What to do>
Each line below should be reproduced without any alteration.
━━━━
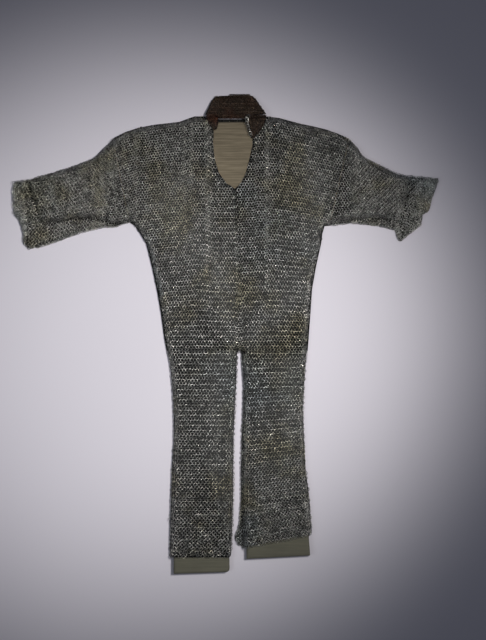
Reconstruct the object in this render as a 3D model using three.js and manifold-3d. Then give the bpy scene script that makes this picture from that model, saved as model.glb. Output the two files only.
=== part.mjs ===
// A chainmail hauberk with legs, laid flat over the linen-covered display board that it is shown on.
// Millimetres. X runs across the garment, Y from the hems to the collar, Z up from the floor.
// The mail is a wall with the board inside it: the front rides over the board, slopes down past its
// edges and meets the back, which lies on the floor. Past the board the two walls lie on each other.

import * as THREE from 'three';
import Module from 'manifold-3d';

// Driving dimensions
const MAIL_WALL = 5;          // riveted rings of 12 mm lie about 5 mm deep
const COLLAR_WALL = 6;        // denser rings, laced together
const LAYER_GAP = 0.35;       // between the front and the back where they lie on each other
const SEAM_GAP = 0.3;         // between neighbouring pieces
const BOARD_GAP = 0.5;        // between the board and the mail over it
const BOARD_THICK = 22;
const BOARD_EDGE_RADIUS = 8;  // padding rounds the upper edge
const BOARD_FOOT_BEVEL = 2;
const BOARD_MARGIN = 16;      // how far the mail reaches past the board, all round the torso
const SLOPE_ANGLE = 60;       // degrees from the floor, where the mail hangs off the board
const RIM_INSET = 5.6;        // the fold at a side is solid this far in
const RIM_WALL = 4;           // the thinnest that the mail gets beside the board
const ROUND_STEPS = 6;

const BACK_TOP = MAIL_WALL;
const BOARD_FLOOR = BACK_TOP + 0.4;
const BOARD_TOP = BOARD_FLOOR + BOARD_THICK;
const FRONT_FLOOR = BACK_TOP + LAYER_GAP;
const FLAT_TOP = FRONT_FLOOR + MAIL_WALL;
const FRONT_TOP = BOARD_TOP + BOARD_GAP + MAIL_WALL;

// Reaches of the shapes that only cut
const FAR = 1000;
const BELOW = -10;
const ABOVE = FRONT_TOP + 10;
const OPEN_REACH = 60;
const ARMHOLE_REACH = 400;
const CUFF_FLOOR_Y = 150;

// Where pieces meet
const LEG_SEAM_Y = -54;
const NECK_EDGE_Y = 690;
const BOARD_NECK_Y = 678;
const LEFT_ARMHOLE = { top: [-360, 628], foot: [-305, 356] };
const RIGHT_ARMHOLE = { top: [395, 627], foot: [330, 347] };
const CENTRE = { top: [30, 464], foot: [44, LEG_SEAM_Y] };

// Torso: the side edges, from the underarm down
const TORSO_SIDES = [
  { y: 346, left: -290, right: 318 },
  { y: 322, left: -274, right: 311 },
  { y: 290, left: -255, right: 307 },
  { y: 218, left: -237, right: 291 },
  { y: 144, left: -221, right: 278 },
  { y: 70, left: -208, right: 273 },
  { y: -13, left: -197, right: 267 },
];

// Shoulders: the upper edge, from the neck out to the armhole
const LEFT_SHOULDER = [
  { x: -66, y: 698 },
  { x: -99, y: 699 },
  { x: -149, y: 681 },
  { x: -229, y: 672 },
  { x: -280, y: 662 },
  { x: -320, y: 649 },
];
const RIGHT_SHOULDER = [
  { x: 133, y: 698 },
  { x: 171, y: 694 },
  { x: 237, y: 676 },
  { x: 285, y: 666 },
  { x: 325, y: 656 },
  { x: 362, y: 643 },
];

// Sleeves: a row for each section, from the armhole to the cuff. `low` is how far the lower edge
// hangs past the board's arm; the rows past the end of that arm lie flat.
const LEFT_SLEEVE = [
  { topX: -360, topY: 628, lowX: -305, lowY: 356, low: 17 },
  { topX: -382, topY: 604, lowX: -332, lowY: 349, low: 18 },
  { topX: -403, topY: 582, lowX: -360, lowY: 340, low: 27 },
  { topX: -428, topY: 563, lowX: -386, lowY: 342, low: 38 },
  { topX: -480, topY: 543, lowX: -428, lowY: 333, low: 53 },
  { topX: -530, topY: 527, lowX: -476, lowY: 320, low: 63 },
  { topX: -578, topY: 513, lowX: -517, lowY: 304, low: 70 },
  { topX: -626, topY: 499, lowX: -553, lowY: 291, low: 80 },
  { topX: -652, topY: 493, lowX: -597, lowY: 277, low: 84 },
];
const LEFT_ARM_ROWS = 8;
const RIGHT_SLEEVE = [
  { topX: 395, topY: 627, lowX: 330, lowY: 347, low: 18 },
  { topX: 420, topY: 603, lowX: 354, lowY: 348, low: 22 },
  { topX: 431, topY: 581, lowX: 378, lowY: 350, low: 24 },
  { topX: 458, topY: 562, lowX: 402, lowY: 355, low: 26 },
  { topX: 500, topY: 541, lowX: 452, lowY: 351, low: 32 },
  { topX: 546, topY: 517, lowX: 512, lowY: 342, low: 38 },
  { topX: 582, topY: 509, lowX: 546, lowY: 331, low: 42 },
  { topX: 626, topY: 506, lowX: 551, lowY: 307, low: 60 },
];
const RIGHT_ARM_ROWS = 7;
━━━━
Response>
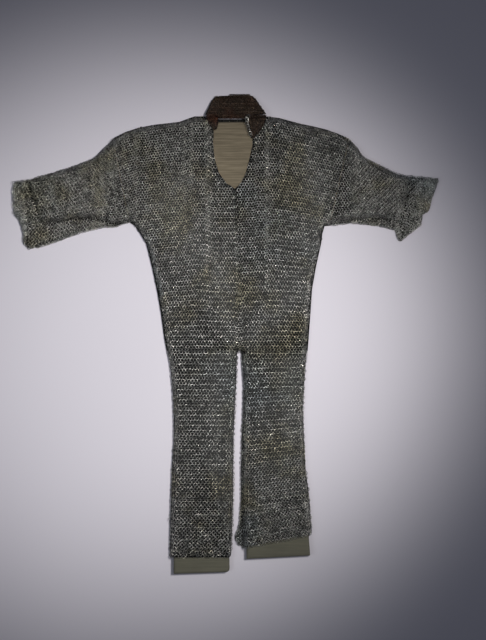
Reconstruct the object in this render as a 3D model using three.js and manifold-3d. Then give the bpy scene script that makes this picture from that model, saved as model.glb. Output the two files only.
=== part.mjs ===
// A chainmail hauberk with legs, laid flat over the linen-covered display board that it is shown on.
// Millimetres. X runs across the garment, Y from the hems to the collar, Z up from the floor.
// The mail is a wall with the board inside it: the front rides over the board, slopes down past its
// edges and meets the back, which lies on the floor. Past the board the two walls lie on each other.

import * as THREE from 'three';
import Module from 'manifold-3d';

// Driving dimensions
const MAIL_WALL = 5;          // riveted rings of 12 mm lie about 5 mm deep
const COLLAR_WALL = 6;        // denser rings, laced together
const LAYER_GAP = 0.35;       // between the front and the back where they lie on each other
const SEAM_GAP = 0.3;         // between neighbouring pieces
const BOARD_GAP = 0.5;        // between the board and the mail over it
const BOARD_THICK = 22;
const BOARD_EDGE_RADIUS = 8;  // padding rounds the upper edge
const BOARD_FOOT_BEVEL = 2;
const BOARD_MARGIN = 16;      // how far the mail reaches past the board, all round the torso
const SLOPE_ANGLE = 60;       // degrees from the floor, where the mail hangs off the board
const RIM_INSET = 5.6;        // the fold at a side is solid this far in
const RIM_WALL = 4;           // the thinnest that the mail gets beside the board
const ROUND_STEPS = 6;

const BACK_TOP = MAIL_WALL;
const BOARD_FLOOR = BACK_TOP + 0.4;
const BOARD_TOP = BOARD_FLOOR + BOARD_THICK;
const FRONT_FLOOR = BACK_TOP + LAYER_GAP;
const FLAT_TOP = FRONT_FLOOR + MAIL_WALL;
const FRONT_TOP = BOARD_TOP + BOARD_GAP + MAIL_WALL;

// Reaches of the shapes that only cut
const FAR = 1000;
const BELOW = -10;
const ABOVE = FRONT_TOP + 10;
const OPEN_REACH = 60;
const ARMHOLE_REACH = 400;
const CUFF_FLOOR_Y = 150;

// Where pieces meet
const LEG_SEAM_Y = -54;
const NECK_EDGE_Y = 690;
const BOARD_NECK_Y = 678;
const LEFT_ARMHOLE = { top: [-360, 628], foot: [-305, 356] };
const RIGHT_ARMHOLE = { top: [395, 627], foot: [330, 347] };
const CENTRE = { top: [30, 464], foot: [44, LEG_SEAM_Y] };

// Torso: the side edges, from the underarm down
const TORSO_SIDES = [
  { y: 346, left: -290, right: 318 },
  { y: 322, left: -274, right: 311 },
  { y: 290, left: -255, right: 307 },
  { y: 218, left: -237, right: 291 },
  { y: 144, left: -221, right: 278 },
  { y: 70, left: -208, right: 273 },
  { y: -13, left: -197, right: 267 },
];

// Shoulders: the upper edge, from the neck out to the armhole
const LEFT_SHOULDER = [
  { x: -66, y: 698 },
  { x: -99, y: 699 },
  { x: -149, y: 681 },
  { x: -229, y: 672 },
  { x: -280, y: 662 },
  { x: -320, y: 649 },
];
const RIGHT_SHOULDER = [
  { x: 133, y: 698 },
  { x: 171, y: 694 },
  { x: 237, y: 676 },
  { x: 285, y: 666 },
  { x: 325, y: 656 },
  { x: 362, y: 643 },
];

// Sleeves: a row for each section, from the armhole to the cuff. `low` is how far the lower edge
// hangs past the board's arm; the rows past the end of that arm lie flat.
const LEFT_SLEEVE = [
  { topX: -360, topY: 628, lowX: -305, lowY: 356, low: 17 },
  { topX: -382, topY: 604, lowX: -332, lowY: 349, low: 18 },
  { topX: -403, topY: 582, lowX: -360, lowY: 340, low: 27 },
  { topX: -428, topY: 563, lowX: -386, lowY: 342, low: 38 },
  { topX: -480, topY: 543, lowX: -428, lowY: 333, low: 53 },
  { topX: -530, topY: 527, lowX: -476, lowY: 320, low: 63 },
  { topX: -578, topY: 513, lowX: -517, lowY: 304, low: 70 },
  { topX: -626, topY: 499, lowX: -553, lowY: 291, low: 80 },
  { topX: -652, topY: 493, lowX: -597, lowY: 277, low: 84 },
];
const LEFT_ARM_ROWS = 8;
const RIGHT_SLEEVE = [
  { topX: 395, topY: 627, lowX: 330, lowY: 347, low: 18 },
  { topX: 420, topY: 603, lowX: 354, lowY: 348, low: 22 },
  { topX: 431, topY: 581, lowX: 378, lowY: 350, low: 24 },
  { topX: 458, topY: 562, lowX: 402, lowY: 355, low: 26 },
  { topX: 500, topY: 541, lowX: 452, lowY: 351, low: 32 },
  { topX: 546, topY: 517, lowX: 512, lowY: 342, low: 38 },
  { topX: 582, topY: 509, lowX: 546, lowY: 331, low: 42 },
  { topX: 626, topY: 506, lowX: 551, lowY: 307, low: 60 },
];
const RIGHT_ARM_ROWS = 7;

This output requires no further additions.